## start STORED ROWS

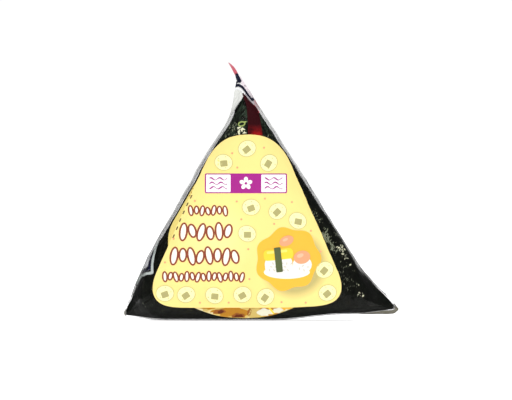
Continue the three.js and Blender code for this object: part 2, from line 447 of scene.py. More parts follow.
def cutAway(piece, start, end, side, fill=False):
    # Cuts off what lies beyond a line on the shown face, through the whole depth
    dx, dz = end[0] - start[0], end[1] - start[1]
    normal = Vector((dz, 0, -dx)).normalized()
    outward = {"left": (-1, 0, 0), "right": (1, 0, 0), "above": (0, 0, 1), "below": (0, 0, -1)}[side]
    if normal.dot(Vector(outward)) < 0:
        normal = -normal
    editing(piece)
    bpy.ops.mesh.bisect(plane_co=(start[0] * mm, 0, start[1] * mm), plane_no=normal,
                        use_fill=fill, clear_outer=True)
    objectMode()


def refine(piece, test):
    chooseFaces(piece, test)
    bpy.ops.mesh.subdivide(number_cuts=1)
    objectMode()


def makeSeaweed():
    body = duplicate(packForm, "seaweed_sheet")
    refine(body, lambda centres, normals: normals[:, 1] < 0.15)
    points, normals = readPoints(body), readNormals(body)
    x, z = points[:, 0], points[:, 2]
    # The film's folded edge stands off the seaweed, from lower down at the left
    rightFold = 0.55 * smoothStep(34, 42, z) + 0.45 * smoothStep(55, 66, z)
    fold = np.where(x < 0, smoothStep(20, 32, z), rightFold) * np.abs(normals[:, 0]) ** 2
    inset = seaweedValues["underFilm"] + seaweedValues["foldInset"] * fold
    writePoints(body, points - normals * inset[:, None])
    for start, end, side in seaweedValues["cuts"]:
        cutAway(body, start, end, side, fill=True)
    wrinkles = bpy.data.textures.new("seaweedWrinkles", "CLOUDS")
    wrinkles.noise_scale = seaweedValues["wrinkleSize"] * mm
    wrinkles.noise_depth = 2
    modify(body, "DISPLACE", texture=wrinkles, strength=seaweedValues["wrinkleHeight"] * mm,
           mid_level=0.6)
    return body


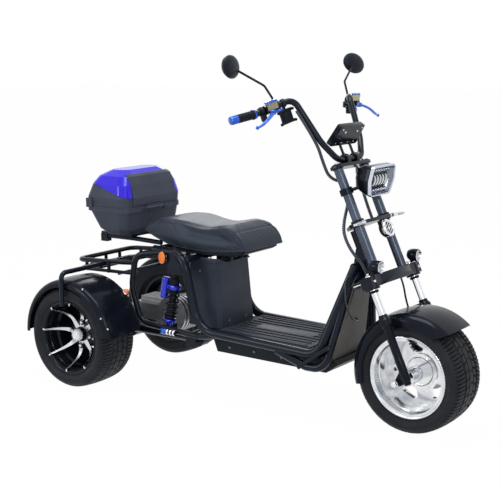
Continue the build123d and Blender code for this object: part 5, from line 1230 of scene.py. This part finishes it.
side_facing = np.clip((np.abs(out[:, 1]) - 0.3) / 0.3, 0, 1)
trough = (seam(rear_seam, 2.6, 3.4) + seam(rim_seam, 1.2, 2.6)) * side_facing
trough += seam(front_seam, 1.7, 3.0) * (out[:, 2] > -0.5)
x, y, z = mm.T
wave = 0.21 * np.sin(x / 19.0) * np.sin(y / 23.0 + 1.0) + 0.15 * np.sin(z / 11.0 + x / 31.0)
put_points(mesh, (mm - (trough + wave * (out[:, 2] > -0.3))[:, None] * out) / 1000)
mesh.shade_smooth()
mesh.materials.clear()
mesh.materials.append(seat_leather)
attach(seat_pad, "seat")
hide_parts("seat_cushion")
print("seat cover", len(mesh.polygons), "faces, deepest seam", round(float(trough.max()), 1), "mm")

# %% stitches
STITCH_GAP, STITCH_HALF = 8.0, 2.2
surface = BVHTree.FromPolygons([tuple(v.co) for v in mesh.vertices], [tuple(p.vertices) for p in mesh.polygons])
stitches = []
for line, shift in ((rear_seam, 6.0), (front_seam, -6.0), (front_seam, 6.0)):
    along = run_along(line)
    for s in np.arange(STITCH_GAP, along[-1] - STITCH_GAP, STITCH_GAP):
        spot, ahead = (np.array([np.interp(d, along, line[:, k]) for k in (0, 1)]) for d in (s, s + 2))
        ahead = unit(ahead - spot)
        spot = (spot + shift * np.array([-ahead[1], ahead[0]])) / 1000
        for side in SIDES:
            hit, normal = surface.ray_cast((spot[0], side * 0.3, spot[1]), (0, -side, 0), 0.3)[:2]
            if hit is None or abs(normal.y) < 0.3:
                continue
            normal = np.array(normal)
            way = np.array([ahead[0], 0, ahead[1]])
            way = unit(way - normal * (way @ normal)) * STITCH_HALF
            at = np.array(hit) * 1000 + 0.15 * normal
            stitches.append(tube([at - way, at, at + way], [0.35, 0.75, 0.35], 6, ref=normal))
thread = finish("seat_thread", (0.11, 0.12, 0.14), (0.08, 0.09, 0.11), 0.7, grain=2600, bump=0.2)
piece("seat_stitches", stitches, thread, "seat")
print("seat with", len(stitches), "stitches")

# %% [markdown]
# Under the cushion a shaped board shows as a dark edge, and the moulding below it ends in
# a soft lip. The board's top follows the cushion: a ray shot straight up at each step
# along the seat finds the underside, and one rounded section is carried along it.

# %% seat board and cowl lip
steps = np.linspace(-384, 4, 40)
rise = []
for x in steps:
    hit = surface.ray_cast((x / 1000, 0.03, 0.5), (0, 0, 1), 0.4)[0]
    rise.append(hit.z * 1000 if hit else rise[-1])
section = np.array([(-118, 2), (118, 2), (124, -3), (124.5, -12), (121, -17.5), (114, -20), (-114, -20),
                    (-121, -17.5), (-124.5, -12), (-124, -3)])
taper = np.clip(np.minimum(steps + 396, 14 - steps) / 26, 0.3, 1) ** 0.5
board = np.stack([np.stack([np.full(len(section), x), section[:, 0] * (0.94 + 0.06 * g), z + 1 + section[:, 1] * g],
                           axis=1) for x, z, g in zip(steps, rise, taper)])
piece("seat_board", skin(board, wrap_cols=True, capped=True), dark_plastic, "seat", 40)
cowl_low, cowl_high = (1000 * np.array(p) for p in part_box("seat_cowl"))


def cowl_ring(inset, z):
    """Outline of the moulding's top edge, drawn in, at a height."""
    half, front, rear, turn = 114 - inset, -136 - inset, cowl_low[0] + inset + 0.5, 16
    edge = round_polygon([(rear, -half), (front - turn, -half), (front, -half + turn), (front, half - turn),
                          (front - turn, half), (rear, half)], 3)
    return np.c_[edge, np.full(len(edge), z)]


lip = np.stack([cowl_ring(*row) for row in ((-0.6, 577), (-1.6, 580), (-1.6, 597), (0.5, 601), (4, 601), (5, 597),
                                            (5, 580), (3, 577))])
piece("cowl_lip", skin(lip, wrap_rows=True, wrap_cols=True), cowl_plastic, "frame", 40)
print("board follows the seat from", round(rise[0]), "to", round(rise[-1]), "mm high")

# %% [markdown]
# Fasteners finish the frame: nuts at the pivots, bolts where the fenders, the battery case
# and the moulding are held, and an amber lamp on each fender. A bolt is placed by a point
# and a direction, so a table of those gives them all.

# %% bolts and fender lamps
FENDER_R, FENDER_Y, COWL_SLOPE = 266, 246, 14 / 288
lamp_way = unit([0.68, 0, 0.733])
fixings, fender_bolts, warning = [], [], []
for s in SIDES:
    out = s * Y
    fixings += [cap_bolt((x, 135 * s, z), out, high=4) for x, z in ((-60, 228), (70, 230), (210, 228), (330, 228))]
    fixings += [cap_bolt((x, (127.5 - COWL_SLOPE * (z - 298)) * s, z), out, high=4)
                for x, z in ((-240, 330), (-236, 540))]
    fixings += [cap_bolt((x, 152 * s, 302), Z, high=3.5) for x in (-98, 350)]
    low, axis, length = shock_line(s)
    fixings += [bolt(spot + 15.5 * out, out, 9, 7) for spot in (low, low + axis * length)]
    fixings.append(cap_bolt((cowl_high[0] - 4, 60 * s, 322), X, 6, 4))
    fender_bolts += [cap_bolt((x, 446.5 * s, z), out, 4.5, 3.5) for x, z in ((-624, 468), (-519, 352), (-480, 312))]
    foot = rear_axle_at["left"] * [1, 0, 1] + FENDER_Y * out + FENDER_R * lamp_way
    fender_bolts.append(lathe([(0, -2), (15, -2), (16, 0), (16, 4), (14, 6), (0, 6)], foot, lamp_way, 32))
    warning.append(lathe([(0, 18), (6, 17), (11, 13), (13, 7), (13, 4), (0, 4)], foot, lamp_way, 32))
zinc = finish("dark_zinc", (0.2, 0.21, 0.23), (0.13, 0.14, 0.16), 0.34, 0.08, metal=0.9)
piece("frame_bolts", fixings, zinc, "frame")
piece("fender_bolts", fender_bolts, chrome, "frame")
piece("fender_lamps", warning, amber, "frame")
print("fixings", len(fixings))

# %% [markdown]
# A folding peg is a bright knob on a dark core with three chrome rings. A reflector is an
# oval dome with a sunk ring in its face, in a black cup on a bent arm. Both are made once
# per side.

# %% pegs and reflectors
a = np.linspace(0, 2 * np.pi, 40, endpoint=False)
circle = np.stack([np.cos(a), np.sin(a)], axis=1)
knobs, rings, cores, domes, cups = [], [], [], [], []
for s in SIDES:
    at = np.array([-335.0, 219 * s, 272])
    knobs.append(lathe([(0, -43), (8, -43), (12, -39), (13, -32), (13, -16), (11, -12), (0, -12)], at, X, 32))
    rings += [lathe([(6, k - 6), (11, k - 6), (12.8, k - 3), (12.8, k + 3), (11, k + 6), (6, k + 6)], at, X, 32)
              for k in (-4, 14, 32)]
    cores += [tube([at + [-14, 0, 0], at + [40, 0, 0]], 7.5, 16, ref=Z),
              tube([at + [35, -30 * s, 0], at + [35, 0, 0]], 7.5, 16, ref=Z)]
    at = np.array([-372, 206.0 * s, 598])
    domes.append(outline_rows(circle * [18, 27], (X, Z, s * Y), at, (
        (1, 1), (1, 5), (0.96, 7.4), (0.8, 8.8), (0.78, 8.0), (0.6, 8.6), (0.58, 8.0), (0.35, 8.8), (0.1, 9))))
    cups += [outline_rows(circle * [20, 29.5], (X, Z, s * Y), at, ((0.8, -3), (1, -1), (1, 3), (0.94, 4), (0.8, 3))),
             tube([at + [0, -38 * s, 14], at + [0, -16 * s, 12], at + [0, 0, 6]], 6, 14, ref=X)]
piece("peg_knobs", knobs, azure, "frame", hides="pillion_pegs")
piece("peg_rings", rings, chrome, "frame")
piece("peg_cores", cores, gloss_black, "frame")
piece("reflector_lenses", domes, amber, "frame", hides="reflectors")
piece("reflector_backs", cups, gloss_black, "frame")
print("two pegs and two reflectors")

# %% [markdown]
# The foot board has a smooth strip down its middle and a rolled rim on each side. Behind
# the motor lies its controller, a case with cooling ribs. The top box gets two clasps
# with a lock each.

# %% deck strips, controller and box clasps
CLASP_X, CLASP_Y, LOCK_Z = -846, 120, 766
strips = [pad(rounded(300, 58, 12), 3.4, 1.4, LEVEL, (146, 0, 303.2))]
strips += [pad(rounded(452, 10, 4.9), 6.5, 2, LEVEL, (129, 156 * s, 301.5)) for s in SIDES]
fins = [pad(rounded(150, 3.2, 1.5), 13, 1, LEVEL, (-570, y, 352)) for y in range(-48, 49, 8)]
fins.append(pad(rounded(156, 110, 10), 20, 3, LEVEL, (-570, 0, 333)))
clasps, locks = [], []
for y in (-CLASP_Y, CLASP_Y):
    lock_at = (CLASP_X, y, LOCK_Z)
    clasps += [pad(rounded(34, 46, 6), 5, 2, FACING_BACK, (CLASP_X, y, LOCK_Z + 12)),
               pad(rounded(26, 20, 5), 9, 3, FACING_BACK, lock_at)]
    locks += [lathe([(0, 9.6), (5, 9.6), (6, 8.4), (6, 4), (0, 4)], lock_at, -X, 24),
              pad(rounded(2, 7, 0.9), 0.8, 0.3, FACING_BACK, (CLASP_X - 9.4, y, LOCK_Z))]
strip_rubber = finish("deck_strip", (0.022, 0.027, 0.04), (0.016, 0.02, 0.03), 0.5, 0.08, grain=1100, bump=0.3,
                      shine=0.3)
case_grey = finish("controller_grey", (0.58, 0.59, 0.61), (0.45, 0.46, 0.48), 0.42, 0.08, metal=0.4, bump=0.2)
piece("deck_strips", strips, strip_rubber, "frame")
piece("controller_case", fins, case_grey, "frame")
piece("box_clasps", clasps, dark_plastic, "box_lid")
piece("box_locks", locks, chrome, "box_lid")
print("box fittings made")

## end STORED ROWS

## EXERCISE PROMPT
From the listing above, copy all lines holding the word "code".

## EXERCISE ANSWER
Continue the three.js and Blender code for this object: part 2, from line 447 of scene.py. More parts follow.
Continue the build123d and Blender code for this object: part 5, from line 1230 of scene.py. This part finishes it.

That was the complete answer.